S and I both had the day off because a rehearsal was cancelled, so we watched the Visconti movie Senso about an Italian countess who falls in love with an Austrian officer and con artist. The film, which is set in Venice, during the Third War Italian Independence of 1866, is one I've seen before and have loved—the sumptuous Technicolor, the subtle sexuality and psychological detail. The apotheosis of the movie comes when the Austrian officer, named Franz Mahler, admits to the countess that he betrayed her for money—which he used to bribe a doctor in exchange for a medical exemption from fighting.
Mahler admits that he's a functionally a male prostitute that cons aristocratic women out of their money. To paraphrase, Mahler says to the Countess, what's the point in spending, giving money to a revolution that's already basically been decided? What's the point in participating in a history that is taking its own course? What's the point in dying for honor? For empire or country? Wasn't it worth spending it on me? for a few hours of love?
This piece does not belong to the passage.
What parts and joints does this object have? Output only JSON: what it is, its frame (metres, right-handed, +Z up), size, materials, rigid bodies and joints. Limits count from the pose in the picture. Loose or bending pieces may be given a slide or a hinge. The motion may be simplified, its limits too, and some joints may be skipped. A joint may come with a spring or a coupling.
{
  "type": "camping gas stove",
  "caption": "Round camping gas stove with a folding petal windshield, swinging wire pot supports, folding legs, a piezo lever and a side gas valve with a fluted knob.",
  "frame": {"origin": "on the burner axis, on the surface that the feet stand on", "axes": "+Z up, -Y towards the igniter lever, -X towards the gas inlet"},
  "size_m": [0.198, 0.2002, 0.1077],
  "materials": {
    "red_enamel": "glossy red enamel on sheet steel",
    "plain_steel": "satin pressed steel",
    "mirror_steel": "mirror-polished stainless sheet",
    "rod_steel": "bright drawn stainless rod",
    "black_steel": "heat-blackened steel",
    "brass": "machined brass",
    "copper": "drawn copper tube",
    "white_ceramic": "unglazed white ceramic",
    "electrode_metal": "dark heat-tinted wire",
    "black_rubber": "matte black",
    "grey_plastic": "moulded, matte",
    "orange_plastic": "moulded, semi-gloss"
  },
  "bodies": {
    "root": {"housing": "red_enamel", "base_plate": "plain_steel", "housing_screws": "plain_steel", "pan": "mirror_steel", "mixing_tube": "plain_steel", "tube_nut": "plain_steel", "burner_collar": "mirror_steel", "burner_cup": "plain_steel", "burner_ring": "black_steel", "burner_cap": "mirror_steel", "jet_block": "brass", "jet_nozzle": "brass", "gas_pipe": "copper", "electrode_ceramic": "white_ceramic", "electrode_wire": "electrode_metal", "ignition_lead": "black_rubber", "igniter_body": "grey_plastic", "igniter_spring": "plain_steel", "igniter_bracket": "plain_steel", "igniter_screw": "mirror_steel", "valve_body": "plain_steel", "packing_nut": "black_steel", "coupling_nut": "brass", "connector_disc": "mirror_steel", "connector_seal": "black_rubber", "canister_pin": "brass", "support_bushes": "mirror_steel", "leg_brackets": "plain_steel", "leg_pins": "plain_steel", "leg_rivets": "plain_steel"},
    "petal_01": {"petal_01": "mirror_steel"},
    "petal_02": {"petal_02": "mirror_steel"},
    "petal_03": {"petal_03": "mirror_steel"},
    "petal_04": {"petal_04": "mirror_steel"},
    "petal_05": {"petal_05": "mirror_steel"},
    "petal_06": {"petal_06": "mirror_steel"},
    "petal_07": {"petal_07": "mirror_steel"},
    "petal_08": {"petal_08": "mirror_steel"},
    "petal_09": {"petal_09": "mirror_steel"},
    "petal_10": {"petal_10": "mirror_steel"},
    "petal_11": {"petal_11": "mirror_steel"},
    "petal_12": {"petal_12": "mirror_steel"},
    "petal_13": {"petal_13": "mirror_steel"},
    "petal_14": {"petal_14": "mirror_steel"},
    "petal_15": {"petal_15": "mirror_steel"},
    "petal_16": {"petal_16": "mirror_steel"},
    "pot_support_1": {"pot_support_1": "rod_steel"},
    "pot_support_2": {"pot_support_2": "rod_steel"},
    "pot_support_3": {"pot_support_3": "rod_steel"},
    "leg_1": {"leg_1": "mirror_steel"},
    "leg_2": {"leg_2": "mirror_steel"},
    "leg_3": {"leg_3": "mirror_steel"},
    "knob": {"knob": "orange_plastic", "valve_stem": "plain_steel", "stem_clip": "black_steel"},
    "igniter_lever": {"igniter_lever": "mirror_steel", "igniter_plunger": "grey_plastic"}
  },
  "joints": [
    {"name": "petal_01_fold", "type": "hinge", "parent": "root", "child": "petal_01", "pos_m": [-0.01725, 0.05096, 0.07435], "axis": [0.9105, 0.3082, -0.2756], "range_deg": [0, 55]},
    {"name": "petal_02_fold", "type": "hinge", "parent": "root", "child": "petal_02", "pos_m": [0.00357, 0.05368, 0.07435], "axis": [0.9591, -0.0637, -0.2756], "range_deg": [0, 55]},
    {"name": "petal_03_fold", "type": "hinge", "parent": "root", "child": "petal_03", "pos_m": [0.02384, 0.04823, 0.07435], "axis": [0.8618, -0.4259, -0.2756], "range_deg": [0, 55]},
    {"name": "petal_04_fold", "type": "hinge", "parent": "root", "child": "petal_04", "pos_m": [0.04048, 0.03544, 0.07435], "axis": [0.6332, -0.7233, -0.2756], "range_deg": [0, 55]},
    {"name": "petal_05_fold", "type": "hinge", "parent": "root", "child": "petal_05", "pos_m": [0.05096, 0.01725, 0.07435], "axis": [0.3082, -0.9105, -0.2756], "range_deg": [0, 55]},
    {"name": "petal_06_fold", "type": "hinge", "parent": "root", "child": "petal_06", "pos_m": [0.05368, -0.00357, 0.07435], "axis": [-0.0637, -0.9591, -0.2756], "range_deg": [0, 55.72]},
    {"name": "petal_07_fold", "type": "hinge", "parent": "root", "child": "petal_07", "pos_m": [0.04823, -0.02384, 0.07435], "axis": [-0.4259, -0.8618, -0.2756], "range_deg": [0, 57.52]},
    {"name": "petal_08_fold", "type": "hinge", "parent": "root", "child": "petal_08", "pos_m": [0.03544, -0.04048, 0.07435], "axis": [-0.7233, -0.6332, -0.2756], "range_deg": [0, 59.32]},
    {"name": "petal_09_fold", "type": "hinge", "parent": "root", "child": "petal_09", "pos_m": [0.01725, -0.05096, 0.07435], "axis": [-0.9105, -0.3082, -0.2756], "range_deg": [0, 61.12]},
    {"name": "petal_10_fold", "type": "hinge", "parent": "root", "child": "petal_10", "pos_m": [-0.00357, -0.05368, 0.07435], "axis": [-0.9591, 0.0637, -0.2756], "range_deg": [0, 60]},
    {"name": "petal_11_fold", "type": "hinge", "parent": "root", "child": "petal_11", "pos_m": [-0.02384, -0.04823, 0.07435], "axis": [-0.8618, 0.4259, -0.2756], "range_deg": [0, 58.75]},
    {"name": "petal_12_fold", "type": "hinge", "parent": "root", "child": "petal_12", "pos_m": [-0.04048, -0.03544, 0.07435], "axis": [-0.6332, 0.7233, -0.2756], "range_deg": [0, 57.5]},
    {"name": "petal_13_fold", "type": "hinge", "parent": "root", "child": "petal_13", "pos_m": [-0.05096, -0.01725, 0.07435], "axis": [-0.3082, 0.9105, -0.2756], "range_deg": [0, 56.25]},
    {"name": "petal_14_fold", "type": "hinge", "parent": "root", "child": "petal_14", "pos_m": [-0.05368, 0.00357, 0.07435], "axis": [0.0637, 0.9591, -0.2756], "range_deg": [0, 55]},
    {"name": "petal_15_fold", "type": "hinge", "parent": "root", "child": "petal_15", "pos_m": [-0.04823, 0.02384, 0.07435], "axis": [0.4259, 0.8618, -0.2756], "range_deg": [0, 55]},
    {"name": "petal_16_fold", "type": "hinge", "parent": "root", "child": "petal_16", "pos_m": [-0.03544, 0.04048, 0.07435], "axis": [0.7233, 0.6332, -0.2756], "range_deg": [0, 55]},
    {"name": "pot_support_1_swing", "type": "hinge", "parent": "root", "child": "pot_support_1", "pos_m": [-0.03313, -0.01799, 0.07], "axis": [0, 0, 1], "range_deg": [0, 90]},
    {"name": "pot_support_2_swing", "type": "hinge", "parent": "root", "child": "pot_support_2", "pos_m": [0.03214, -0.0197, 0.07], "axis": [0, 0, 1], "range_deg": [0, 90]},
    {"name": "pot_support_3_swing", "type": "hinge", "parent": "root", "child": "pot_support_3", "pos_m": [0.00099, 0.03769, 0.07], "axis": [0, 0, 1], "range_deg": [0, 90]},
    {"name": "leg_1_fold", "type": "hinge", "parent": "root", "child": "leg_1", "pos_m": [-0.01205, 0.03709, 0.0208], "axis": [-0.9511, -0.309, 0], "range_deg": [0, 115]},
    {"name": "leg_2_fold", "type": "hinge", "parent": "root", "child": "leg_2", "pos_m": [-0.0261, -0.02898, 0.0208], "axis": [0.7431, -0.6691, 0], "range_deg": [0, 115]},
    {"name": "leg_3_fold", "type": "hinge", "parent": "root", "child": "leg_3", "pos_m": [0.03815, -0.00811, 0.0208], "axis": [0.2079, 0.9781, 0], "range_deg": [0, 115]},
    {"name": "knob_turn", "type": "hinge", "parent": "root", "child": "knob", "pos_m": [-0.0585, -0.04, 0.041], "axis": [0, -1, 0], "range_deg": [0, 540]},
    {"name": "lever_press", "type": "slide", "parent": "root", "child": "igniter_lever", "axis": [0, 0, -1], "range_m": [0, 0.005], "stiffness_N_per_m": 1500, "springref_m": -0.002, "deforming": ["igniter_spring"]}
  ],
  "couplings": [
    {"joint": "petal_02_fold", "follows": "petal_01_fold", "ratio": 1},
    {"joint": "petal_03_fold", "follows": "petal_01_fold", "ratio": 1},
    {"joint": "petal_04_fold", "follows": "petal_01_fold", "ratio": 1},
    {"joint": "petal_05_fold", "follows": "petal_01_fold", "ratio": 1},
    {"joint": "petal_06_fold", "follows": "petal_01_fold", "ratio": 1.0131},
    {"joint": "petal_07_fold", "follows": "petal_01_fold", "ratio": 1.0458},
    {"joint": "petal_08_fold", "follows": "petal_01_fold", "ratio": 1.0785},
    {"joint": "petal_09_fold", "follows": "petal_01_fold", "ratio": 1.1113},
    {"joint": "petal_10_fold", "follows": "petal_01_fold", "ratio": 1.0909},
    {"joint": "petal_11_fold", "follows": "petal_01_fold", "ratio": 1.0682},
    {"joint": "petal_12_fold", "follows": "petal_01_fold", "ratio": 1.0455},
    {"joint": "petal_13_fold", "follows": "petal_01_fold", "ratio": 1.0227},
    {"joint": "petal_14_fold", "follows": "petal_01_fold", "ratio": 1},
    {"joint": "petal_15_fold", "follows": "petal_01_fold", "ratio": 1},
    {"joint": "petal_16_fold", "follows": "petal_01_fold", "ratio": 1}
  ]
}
In response, the countess, Serpieri, as she's called in the film, devastated, betrayed, goes to the Austrian authorities in Verona and shows them her letters with Mahler—and the officer, her lover, is immediately arrested and executed by firing squad and the movie ends.
I don't want to live in the world that's coming into existence. Mahler admits as part of his confession to the Countess, the world of nations and Garibaldi and blind patriotism. And neither do you. We belong in the old aristocratic world. Of romance and honor, taste, pleasure, naturalness, truth (or at least the rituals of truth). It's going away.
Mahler is a coward, but he's honest. He doesn't really want to live to see the end of the world of his youth. The modern world that's coming to be, that's taking over everything like a blob, has no interest to him.
I guess I sympathized with this character even though he's basically disgusting—a user, a charlatan.